The first game of the doubleheader was the NFC divisional playoff game which featured the Dallas Cowboys and the Minnesota Vikings at Metropolitan Stadium in Minnesota. A combined 17 Hall of Fame members were part of that historic game. Led by a pair of Hall of Fame coaches – Bud Grant and Tom Landry – and two Hall of Fame front office personnel men – Tex Schramm and Jim Finks, the game also included 13 Hall of Fame players.

Ed Podolak

Suited up for the Cowboy were Herb Adderley, Lance Alworth, Mike Ditka, Forrest Gregg, Bob Hayes, Bob Lilly, Mel Renfro, Roger Staubach, and Rayfield Wright. Across from them the Vikings players were led by Carl Eller, Paul Krause, Alan Page, and Ron Yary.

The game was a defensive struggle with the Cowboys leading at halftime, 6-3. Propelled by five takeaways in the game the Cowboys exploded for 14 points in the third quarter and took a 20-6 lead into the final period. The Vikings fought back with nine points in the fourth quarter, but could not complete the comeback and fell to the eventual Super Bowl VI champion Cowboys, 20-12.

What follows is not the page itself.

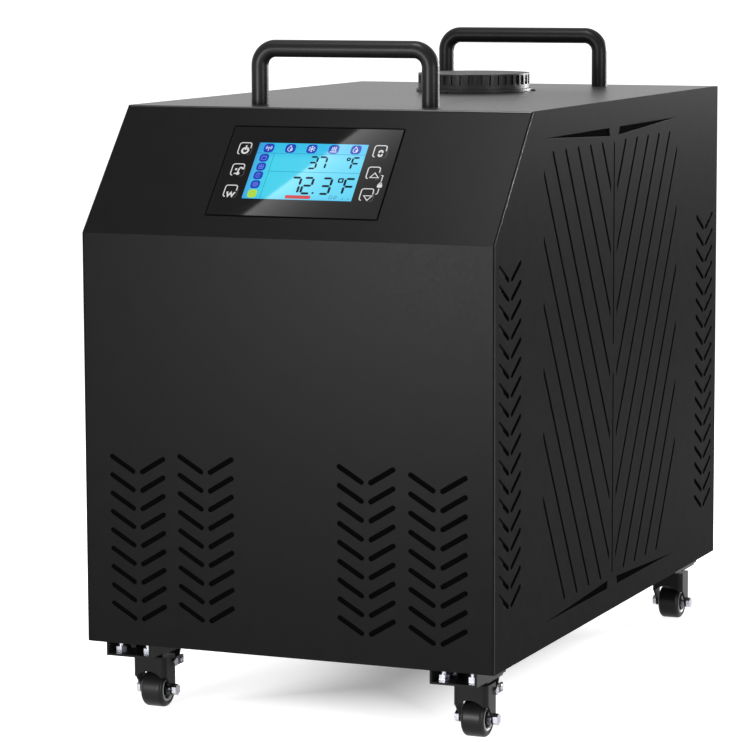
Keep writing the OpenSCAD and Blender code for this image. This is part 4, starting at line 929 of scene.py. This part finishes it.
def floor_look():
    """Pale floor that keeps the object's shadow, adds a painted shadow of dimmer glow under the object, and turns
    white away from it.
    """
    mat = material("floor", (FLOOR_PALE, FLOOR_PALE, FLOOR_PALE, 1), FLOOR_ROUGH, specular=0.0)
    tree = mat.node_tree
    place = node(mat, "ShaderNodeTexCoord")
    folded = node(mat, "ShaderNodeVectorMath", operation="ABSOLUTE")
    beyond = node(mat, "ShaderNodeVectorMath", operation="SUBTRACT")
    beyond.inputs[1].default_value = (*SHADOW_HALF, 0)
    split = node(mat, "ShaderNodeSeparateXYZ")
    away = node(mat, "ShaderNodeMath", operation="MAXIMUM")
    link(mat, place.outputs["Object"], folded.inputs[0])
    link(mat, folded.outputs["Vector"], beyond.inputs[0])
    link(mat, beyond.outputs["Vector"], split.inputs["Vector"])
    link(mat, split.outputs["X"], away.inputs[0])
    link(mat, split.outputs["Y"], away.inputs[1])
    ramp = node(mat, "ShaderNodeMapRange", interpolation_type="SMOOTHSTEP")
    span = (("From Min", -SHADOW_EDGE), ("From Max", 0.0), ("To Min", SHADOW_GLOW), ("To Max", OPEN_GLOW))
    for key, value in span:
        ramp.inputs[key].default_value = value
    link(mat, away.outputs["Value"], ramp.inputs["Value"])
    shown = node(mat, "ShaderNodeMath", operation="MULTIPLY")
    link(mat, ramp.outputs["Result"], shown.inputs[0])
    link(mat, background_rays(tree), shown.inputs[1])
    shader_of(mat).inputs["Emission Color"].default_value = (1, 1, 1, 1)
    link(mat, shown.outputs[0], shader_of(mat).inputs["Emission Strength"])
    return mat


def build_floor():
    bm = bmesh.new()
    corners = ((-1, -1), (1, -1), (1, 1), (-1, 1))
    bm.faces.new([bm.verts.new((x * FLOOR_HALF, y * FLOOR_HALF, 0)) for x, y in corners])
    mesh = bpy.data.meshes.new("floor")
    bm.to_mesh(mesh)
    bm.free()
    mesh.materials.append(floor_look())
    made = bpy.data.objects.new("floor", mesh)
    bpy.context.scene.collection.objects.link(made)


WORLD_SEEN = 1.0
WORLD_LIGHT = 0.45


def build_world():
    world = bpy.data.worlds.new("studio")
    bpy.context.scene.world = world
    world.use_nodes = True
    tree = world.node_tree
    tree.nodes.clear()
    sky = tree.nodes.new("ShaderNodeBackground")
    sky.inputs["Color"].default_value = (1, 1, 1, 1)
    level = tree.nodes.new("ShaderNodeMapRange")
    level.inputs["To Min"].default_value = WORLD_LIGHT
    level.inputs["To Max"].default_value = WORLD_SEEN
    out = tree.nodes.new("ShaderNodeOutputWorld")
    tree.links.new(background_rays(tree), level.inputs["Value"])
    tree.links.new(level.outputs["Result"], sky.inputs["Strength"])
    tree.links.new(sky.outputs[0], out.inputs["Surface"])


build_camera()
build_floor()
build_world()
build_lights()
bpy.context.scene.view_settings.view_transform = "Standard"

The second game that day, the AFC divisional playoff game between the Kansas City Chiefs and the Miami Dolphins, was even more historical than the first. In what was the final game at Municipal Stadium in Kansas City a total of 15 future Hall of Famers participated in the longest game in NFL history (82 minutes and 40 seconds.)

Chiefs Hall of Famers involved in the double-overtime game, were owner Lamar Hunt and coach Hank Stram, and six players – Bobby Bell, Buck Buchanan, Len Dawson, Willie Lanier, Jan Stenerud, and Emmitt Thomas.

The underdog Dolphins were led by coach Don Shula, and six players – Nick Buoniconti, Larry Csonka, Bob Griese, Jim Langer, Larry Little, and Paul Warfield.

Both teams had plenty of opportunities to seal the victory. Kansas City received a great performance from Ed Podolak who totaled 350 combined net yards and scored two touchdowns. But in the end it was Garo Yepremian's 37-yard field goal that gave the Dolphins a 27-24 victory over the Chiefs.

After the game Shula stated "We never won a bigger one, our guys refused to be beaten. When things looked there darkest, we came up with some good plays."

Two weeks later, after beating the Baltimore Colts 21-0 in the AFC Championship game the Dolphins got a shot at the other Christmas Day victor, Dallas Cowboys, in Super Bowl VI.

It was 19 years after these two matchups that the NFL played its next game on Christmas Day. While the 1971 contests remain the only playoff games ever played on Christmas Day, regular season games are becoming more and more frequent. Throughout the years many of the Christmas Day games have become an opportunity for teams to clinch division titles and/or playoff berths all the while making many NFL fans' Christmas wishes come true.